Comfort At Home: Improving Your Indoor Environment

Breathe easier with healthy, clean air

Air pollution. If you thought it was just an outdoor concern, think again. You can’t always see them but contaminants like dirt, dust, pollen, mold, grease and smoke particles are present inside your home, around the clock. Even worse, because your home is a “sealed” environment, most of these particles are recirculated over and over, contaminating your air, your furnishings, even your lungs.

The particles you see in a beam of afternoon sunlight streaming through the window only represent about 1% of the millions of airborne contaminants in your indoor air — most of which you can’t see. Most standard fiber glass-mesh furnace filters only trap about 15% of these particles, leaving the other 85% to pollute your home.

Clearing the air

A Carrier mechanical air cleaner can trap up to 28 times as many particles as a standard fiber glass filter, including animal dander and plant spores. A Carrier electronic air cleaner can capture up to 95% of all airborne particles — smoke, grease, bacteria and even many viruses. Electronic models work by giving a small electrical charge to particles so they are attracted like magnets to grounded metal plates. Yet they only use about as much electricity as a 30-watt light bulb.

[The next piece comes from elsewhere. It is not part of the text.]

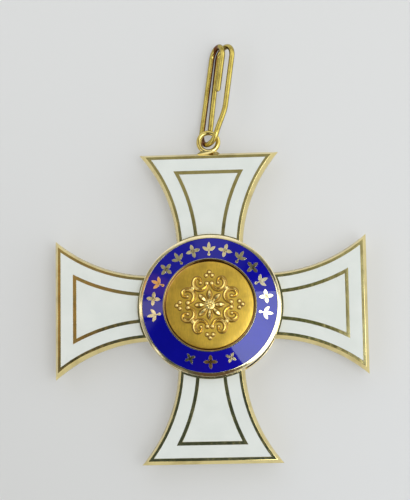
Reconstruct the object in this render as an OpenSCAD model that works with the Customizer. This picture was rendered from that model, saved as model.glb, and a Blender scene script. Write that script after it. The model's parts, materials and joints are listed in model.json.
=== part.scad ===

What you can’t see can hurt you

The particles you can’t see in your indoor air include potentially dangerous bacteria and viruses that can make breathing in your own home hazardous to your health. Pet hair, dust, pollen and molds are the most common culprits. If someone in your family has allergies or breathing problems, the effects can be eve more irritating.

Contaminants like dirt, dust, mold, grease and smoke can have an impact on your home, too. Polished woods, precious antiques, upholstery and drapes can deteriorate before their time. Plus, airborne contaminants can choke the delicate inner workings of expensive electronic equipment, causing premature failure. They can also reduce the efficiency of your heating and cooling system. An air cleaner can keep your entire home cleaner, protect your valuable investments and save you the time and aggravation of constant dusting.

Take a fresh approach to Indoor Air Quality

While today’s energy-efficient homes do a great job of keeping heat or cool air in, they also seal in stale, recirculated air. A ventilating system solves the problem of stale air by bringing fresh air into tightly constructed homes without wasting precious energy.

Every home contains a certain amount of unhealthy gases from a variety of sources — building materials, the earth under your home, your heating and cooling system, and even people, who breathe out carbon dioxide. The easiest way to get fresh air into your home, of course, is to fling open a window. The problem is that you lose expensive heated or cooled air in the process.

A ventilator allows your home to “breathe” by bringing healthy, fresh air inside. But before it removes stale air from your home, it also recovers much of the heat or cooling energy and transfers it to the fresh incoming air. Making a ventilator part of your home comfort system is like being able to open a window in every room even on the hottest or coldest days ... without the drafts, the humidity or the high energy costs. It’s a comfort solution that literally gives you a breath of fresh air.